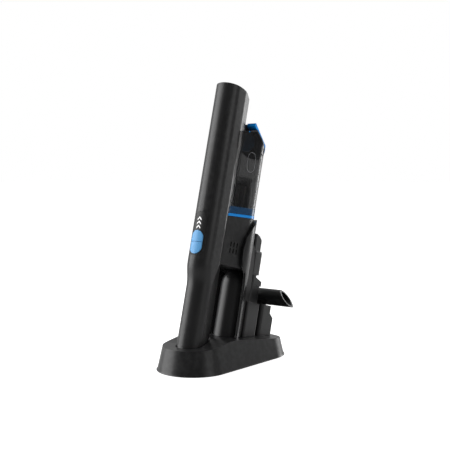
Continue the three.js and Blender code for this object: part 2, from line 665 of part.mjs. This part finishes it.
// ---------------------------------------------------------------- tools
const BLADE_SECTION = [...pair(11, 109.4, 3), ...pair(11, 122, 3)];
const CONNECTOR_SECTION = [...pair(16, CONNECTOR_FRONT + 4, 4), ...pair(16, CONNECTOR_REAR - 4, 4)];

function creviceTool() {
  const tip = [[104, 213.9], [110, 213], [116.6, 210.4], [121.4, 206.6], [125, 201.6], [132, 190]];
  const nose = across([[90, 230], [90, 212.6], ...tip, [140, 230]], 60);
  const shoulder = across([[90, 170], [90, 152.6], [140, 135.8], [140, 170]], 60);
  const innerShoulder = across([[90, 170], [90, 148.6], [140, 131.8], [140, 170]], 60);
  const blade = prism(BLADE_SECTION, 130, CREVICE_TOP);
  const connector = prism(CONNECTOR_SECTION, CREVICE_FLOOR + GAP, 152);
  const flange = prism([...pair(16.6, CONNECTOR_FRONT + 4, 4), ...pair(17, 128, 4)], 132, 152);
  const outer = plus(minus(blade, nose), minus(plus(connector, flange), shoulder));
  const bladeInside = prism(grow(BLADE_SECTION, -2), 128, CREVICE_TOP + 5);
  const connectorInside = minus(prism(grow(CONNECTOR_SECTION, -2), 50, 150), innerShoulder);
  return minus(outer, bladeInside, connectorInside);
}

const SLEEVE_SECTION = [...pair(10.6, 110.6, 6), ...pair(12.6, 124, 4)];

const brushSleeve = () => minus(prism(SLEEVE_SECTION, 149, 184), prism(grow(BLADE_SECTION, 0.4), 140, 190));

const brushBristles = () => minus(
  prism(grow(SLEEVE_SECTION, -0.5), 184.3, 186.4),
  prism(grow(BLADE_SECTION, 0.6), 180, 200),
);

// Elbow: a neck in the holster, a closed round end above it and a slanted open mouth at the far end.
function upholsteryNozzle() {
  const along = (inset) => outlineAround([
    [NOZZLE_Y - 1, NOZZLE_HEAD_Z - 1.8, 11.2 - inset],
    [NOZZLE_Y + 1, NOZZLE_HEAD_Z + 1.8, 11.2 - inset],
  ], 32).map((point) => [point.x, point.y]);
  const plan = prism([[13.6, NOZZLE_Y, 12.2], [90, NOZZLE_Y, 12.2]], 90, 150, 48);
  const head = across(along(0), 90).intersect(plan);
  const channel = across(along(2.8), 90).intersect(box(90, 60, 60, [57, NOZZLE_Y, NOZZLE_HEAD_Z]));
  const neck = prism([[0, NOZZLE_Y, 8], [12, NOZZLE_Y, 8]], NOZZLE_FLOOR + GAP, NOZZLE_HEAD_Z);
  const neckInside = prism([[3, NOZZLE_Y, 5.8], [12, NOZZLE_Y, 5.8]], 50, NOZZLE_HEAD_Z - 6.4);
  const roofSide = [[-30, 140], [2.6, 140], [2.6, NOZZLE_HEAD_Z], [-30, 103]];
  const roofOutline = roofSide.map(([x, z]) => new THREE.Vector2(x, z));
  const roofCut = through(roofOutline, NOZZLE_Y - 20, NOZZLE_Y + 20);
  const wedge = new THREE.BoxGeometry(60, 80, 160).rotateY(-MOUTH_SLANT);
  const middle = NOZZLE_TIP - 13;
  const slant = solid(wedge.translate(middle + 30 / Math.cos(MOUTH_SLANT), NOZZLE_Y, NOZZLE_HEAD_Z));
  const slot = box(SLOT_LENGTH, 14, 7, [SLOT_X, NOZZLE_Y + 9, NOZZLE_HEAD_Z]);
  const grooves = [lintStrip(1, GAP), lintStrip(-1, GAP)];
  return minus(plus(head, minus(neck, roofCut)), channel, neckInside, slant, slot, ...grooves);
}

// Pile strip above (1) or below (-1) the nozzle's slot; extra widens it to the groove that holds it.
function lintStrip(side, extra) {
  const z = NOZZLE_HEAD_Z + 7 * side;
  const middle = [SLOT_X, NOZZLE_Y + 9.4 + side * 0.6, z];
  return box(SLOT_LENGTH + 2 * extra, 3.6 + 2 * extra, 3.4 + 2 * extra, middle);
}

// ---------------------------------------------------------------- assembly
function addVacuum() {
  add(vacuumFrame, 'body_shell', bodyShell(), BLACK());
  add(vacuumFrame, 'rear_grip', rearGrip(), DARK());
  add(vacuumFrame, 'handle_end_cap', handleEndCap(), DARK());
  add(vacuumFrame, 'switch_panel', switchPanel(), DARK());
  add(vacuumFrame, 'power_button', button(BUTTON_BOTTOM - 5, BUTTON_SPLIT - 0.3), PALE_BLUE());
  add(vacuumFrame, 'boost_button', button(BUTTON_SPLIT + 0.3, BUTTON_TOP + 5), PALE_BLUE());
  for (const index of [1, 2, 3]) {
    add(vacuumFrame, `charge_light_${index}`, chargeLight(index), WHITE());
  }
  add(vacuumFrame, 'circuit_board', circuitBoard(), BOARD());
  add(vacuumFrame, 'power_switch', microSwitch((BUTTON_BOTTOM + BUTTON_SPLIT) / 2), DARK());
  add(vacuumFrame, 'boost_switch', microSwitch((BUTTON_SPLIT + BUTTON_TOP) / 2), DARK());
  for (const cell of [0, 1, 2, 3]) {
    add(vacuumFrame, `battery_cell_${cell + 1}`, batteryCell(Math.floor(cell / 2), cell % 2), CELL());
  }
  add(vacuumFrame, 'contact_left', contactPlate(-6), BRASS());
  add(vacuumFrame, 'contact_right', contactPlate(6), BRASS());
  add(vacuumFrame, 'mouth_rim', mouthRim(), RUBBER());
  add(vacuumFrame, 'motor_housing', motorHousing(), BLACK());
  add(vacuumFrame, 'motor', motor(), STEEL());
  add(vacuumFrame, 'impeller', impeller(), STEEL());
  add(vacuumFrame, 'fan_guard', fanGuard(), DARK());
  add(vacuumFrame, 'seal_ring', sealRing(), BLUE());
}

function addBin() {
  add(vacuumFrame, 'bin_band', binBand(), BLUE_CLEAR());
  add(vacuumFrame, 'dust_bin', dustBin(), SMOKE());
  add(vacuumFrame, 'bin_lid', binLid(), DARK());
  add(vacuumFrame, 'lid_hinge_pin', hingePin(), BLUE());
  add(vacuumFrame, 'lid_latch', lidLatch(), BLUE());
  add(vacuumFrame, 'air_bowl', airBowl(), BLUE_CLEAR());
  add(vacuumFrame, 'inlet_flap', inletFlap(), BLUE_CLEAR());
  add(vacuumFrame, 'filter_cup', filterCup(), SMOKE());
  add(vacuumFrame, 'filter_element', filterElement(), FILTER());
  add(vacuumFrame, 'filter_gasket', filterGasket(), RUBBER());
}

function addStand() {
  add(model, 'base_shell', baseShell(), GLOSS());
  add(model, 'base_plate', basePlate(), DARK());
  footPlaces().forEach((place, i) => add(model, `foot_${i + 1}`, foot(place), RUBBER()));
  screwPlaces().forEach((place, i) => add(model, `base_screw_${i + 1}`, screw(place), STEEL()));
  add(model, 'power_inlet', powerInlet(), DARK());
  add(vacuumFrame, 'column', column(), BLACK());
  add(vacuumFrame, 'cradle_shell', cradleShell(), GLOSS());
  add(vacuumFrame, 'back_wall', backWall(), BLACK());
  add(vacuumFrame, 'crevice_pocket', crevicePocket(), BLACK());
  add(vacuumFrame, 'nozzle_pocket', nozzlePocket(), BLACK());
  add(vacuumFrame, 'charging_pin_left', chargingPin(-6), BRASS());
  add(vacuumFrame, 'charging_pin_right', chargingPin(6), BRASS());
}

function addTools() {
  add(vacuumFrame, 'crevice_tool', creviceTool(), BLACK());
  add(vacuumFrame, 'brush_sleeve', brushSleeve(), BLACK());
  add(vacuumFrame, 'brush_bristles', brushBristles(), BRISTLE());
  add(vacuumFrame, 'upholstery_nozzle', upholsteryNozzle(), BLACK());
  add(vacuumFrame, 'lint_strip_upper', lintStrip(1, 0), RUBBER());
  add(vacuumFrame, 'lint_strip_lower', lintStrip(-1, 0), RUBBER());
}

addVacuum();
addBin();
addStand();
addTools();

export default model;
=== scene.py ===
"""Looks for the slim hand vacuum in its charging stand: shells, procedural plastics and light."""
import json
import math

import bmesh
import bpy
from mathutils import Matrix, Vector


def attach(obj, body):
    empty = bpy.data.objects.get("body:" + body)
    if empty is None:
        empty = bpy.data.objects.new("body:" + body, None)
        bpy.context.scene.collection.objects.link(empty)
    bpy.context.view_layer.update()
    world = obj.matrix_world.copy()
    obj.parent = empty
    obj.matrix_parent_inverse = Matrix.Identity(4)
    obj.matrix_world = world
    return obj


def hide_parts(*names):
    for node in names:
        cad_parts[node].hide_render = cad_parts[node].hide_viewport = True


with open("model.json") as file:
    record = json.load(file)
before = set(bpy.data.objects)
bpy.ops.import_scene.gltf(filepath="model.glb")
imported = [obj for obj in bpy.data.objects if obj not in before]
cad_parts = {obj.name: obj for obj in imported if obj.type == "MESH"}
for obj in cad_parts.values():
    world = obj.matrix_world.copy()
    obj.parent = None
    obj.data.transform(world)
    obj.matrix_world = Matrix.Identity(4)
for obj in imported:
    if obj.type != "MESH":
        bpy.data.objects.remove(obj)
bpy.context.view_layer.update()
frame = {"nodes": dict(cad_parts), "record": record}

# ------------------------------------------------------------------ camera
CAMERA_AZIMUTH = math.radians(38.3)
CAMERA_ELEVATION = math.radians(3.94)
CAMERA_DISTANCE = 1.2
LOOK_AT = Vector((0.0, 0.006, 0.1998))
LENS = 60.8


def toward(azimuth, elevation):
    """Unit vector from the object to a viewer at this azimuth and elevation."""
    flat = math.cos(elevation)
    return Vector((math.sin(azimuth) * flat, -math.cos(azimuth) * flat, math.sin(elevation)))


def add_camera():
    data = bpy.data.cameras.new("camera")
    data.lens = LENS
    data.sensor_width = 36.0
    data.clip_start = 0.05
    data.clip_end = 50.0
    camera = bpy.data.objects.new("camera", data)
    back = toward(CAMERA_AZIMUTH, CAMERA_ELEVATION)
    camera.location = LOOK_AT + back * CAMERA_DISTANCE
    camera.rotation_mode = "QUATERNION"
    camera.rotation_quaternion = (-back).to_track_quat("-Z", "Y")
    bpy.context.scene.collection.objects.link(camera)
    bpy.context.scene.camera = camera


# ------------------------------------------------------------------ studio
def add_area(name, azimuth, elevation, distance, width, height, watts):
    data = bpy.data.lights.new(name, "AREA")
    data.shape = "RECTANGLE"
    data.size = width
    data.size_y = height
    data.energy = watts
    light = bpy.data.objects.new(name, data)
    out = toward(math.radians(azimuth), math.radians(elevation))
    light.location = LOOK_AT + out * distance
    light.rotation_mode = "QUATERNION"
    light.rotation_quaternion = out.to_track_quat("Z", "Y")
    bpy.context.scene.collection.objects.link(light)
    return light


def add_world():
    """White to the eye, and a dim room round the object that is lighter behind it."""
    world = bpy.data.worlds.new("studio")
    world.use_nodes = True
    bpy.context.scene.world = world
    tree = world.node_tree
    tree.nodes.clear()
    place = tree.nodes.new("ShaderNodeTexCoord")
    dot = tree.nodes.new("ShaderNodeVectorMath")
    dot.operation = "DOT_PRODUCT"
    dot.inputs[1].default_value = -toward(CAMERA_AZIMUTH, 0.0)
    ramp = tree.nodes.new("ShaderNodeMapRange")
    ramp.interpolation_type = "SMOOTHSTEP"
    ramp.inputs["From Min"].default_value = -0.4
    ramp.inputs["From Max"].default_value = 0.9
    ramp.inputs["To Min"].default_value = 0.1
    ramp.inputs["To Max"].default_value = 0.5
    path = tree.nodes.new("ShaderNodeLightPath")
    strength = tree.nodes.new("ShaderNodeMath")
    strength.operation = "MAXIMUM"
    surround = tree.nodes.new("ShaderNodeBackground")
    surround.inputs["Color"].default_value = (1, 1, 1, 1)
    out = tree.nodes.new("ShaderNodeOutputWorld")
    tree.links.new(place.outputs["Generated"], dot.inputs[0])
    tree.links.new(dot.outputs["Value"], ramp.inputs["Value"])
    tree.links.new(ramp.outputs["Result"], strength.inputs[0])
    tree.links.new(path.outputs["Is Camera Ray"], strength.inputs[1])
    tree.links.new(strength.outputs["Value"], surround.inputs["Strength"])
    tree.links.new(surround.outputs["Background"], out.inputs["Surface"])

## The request
The line containing "add(vacuumFrame, 'crevice_pocket', crevicePocket(), BLACK());" opens the part, and the line containing "obj.matrix_parent_inverse = Matrix.Identity(4)" closes it. Output that part exactly, with both, and only that.

## Problem solution
  add(vacuumFrame, 'crevice_pocket', crevicePocket(), BLACK());
  add(vacuumFrame, 'nozzle_pocket', nozzlePocket(), BLACK());
  add(vacuumFrame, 'charging_pin_left', chargingPin(-6), BRASS());
  add(vacuumFrame, 'charging_pin_right', chargingPin(6), BRASS());
}

function addTools() {
  add(vacuumFrame, 'crevice_tool', creviceTool(), BLACK());
  add(vacuumFrame, 'brush_sleeve', brushSleeve(), BLACK());
  add(vacuumFrame, 'brush_bristles', brushBristles(), BRISTLE());
  add(vacuumFrame, 'upholstery_nozzle', upholsteryNozzle(), BLACK());
  add(vacuumFrame, 'lint_strip_upper', lintStrip(1, 0), RUBBER());
  add(vacuumFrame, 'lint_strip_lower', lintStrip(-1, 0), RUBBER());
}

addVacuum();
addBin();
addStand();
addTools();

export default model;
=== scene.py ===
"""Looks for the slim hand vacuum in its charging stand: shells, procedural plastics and light."""
import json
import math

import bmesh
import bpy
from mathutils import Matrix, Vector


def attach(obj, body):
    empty = bpy.data.objects.get("body:" + body)
    if empty is None:
        empty = bpy.data.objects.new("body:" + body, None)
        bpy.context.scene.collection.objects.link(empty)
    bpy.context.view_layer.update()
    world = obj.matrix_world.copy()
    obj.parent = empty
    obj.matrix_parent_inverse = Matrix.Identity(4)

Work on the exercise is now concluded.